→ Task goal:
Using the data below, output the first line and every line after it up to and including the line containing "value, factor), offset)", exactly as written and with nothing added.

──────── Dataset content ────────

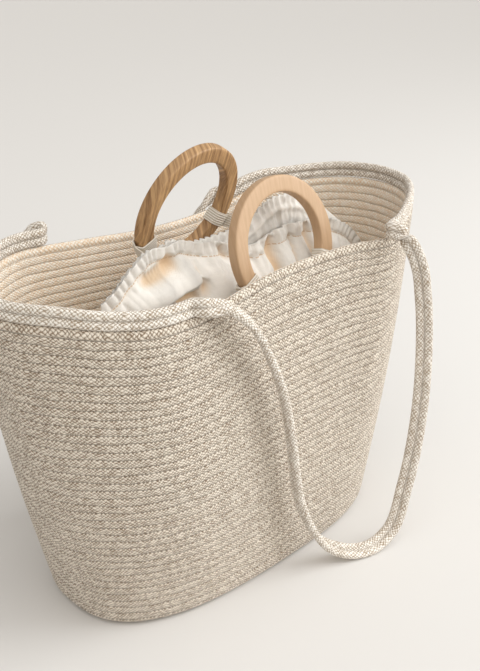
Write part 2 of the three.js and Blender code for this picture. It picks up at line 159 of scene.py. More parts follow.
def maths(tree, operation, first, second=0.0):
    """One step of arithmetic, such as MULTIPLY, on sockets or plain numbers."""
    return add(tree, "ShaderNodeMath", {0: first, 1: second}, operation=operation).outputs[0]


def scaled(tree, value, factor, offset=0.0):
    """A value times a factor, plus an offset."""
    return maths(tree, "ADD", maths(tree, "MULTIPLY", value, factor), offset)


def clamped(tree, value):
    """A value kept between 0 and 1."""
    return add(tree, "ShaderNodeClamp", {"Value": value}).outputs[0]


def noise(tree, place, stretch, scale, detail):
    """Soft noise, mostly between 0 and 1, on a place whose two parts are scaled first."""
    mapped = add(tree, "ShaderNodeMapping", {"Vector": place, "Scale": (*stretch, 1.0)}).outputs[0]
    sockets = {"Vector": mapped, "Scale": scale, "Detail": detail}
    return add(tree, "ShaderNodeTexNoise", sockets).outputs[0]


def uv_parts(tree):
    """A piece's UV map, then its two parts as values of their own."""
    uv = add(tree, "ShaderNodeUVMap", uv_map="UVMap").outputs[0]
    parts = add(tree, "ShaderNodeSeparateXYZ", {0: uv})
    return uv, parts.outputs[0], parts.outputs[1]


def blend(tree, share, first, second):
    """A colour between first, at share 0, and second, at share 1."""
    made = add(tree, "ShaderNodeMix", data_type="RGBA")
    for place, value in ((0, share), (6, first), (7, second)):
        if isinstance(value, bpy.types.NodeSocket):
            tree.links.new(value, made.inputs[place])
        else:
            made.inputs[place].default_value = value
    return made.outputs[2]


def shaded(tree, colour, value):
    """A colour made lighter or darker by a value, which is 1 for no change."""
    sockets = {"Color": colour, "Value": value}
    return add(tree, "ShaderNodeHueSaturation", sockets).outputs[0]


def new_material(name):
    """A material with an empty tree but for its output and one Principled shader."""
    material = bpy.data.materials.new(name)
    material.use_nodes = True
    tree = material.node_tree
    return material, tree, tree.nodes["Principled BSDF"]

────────

→ Result of this exercise:
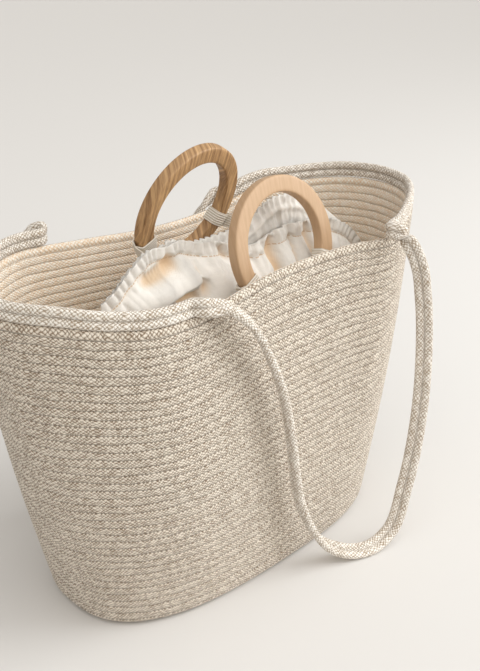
Write part 2 of the three.js and Blender code for this picture. It picks up at line 159 of scene.py. More parts follow.
def maths(tree, operation, first, second=0.0):
    """One step of arithmetic, such as MULTIPLY, on sockets or plain numbers."""
    return add(tree, "ShaderNodeMath", {0: first, 1: second}, operation=operation).outputs[0]


def scaled(tree, value, factor, offset=0.0):
    """A value times a factor, plus an offset."""
    return maths(tree, "ADD", maths(tree, "MULTIPLY", value, factor), offset)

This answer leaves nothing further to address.